**INSTRUCTION**:
Copy out all of the material exactly as presented.

[BEGIN RECORDED INFORMATION]

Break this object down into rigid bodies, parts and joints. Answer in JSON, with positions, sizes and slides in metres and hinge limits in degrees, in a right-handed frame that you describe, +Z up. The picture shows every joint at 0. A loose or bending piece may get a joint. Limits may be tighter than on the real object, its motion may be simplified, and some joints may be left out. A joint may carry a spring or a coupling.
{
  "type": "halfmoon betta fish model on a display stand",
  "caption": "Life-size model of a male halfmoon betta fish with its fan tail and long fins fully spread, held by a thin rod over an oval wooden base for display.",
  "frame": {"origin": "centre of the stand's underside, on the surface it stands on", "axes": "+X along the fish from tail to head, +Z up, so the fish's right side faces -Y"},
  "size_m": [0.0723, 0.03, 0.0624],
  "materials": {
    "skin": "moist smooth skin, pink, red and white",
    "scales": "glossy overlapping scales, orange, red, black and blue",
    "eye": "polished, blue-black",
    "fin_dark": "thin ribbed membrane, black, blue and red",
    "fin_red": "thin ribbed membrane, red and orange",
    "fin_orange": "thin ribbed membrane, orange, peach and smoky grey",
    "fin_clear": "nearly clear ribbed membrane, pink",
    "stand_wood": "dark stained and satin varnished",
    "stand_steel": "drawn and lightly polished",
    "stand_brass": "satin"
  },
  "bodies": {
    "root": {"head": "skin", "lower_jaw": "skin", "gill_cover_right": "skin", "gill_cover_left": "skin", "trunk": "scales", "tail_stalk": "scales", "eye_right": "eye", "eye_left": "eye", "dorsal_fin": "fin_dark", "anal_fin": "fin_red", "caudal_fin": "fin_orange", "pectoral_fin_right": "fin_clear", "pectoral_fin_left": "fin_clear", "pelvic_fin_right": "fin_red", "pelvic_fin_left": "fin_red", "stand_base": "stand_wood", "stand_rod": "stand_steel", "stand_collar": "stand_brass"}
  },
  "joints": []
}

[END RECORDED INFORMATION]

**EXERCISE ANSWER**:
Break this object down into rigid bodies, parts and joints. Answer in JSON, with positions, sizes and slides in metres and hinge limits in degrees, in a right-handed frame that you describe, +Z up. The picture shows every joint at 0. A loose or bending piece may get a joint. Limits may be tighter than on the real object, its motion may be simplified, and some joints may be left out. A joint may carry a spring or a coupling.
{
  "type": "halfmoon betta fish model on a display stand",
  "caption": "Life-size model of a male halfmoon betta fish with its fan tail and long fins fully spread, held by a thin rod over an oval wooden base for display.",
  "frame": {"origin": "centre of the stand's underside, on the surface it stands on", "axes": "+X along the fish from tail to head, +Z up, so the fish's right side faces -Y"},
  "size_m": [0.0723, 0.03, 0.0624],
  "materials": {
    "skin": "moist smooth skin, pink, red and white",
    "scales": "glossy overlapping scales, orange, red, black and blue",
    "eye": "polished, blue-black",
    "fin_dark": "thin ribbed membrane, black, blue and red",
    "fin_red": "thin ribbed membrane, red and orange",
    "fin_orange": "thin ribbed membrane, orange, peach and smoky grey",
    "fin_clear": "nearly clear ribbed membrane, pink",
    "stand_wood": "dark stained and satin varnished",
    "stand_steel": "drawn and lightly polished",
    "stand_brass": "satin"
  },
  "bodies": {
    "root": {"head": "skin", "lower_jaw": "skin", "gill_cover_right": "skin", "gill_cover_left": "skin", "trunk": "scales", "tail_stalk": "scales", "eye_right": "eye", "eye_left": "eye", "dorsal_fin": "fin_dark", "anal_fin": "fin_red", "caudal_fin": "fin_orange", "pectoral_fin_right": "fin_clear", "pectoral_fin_left": "fin_clear", "pelvic_fin_right": "fin_red", "pelvic_fin_left": "fin_red", "stand_base": "stand_wood", "stand_rod": "stand_steel", "stand_collar": "stand_brass"}
  },
  "joints": []
}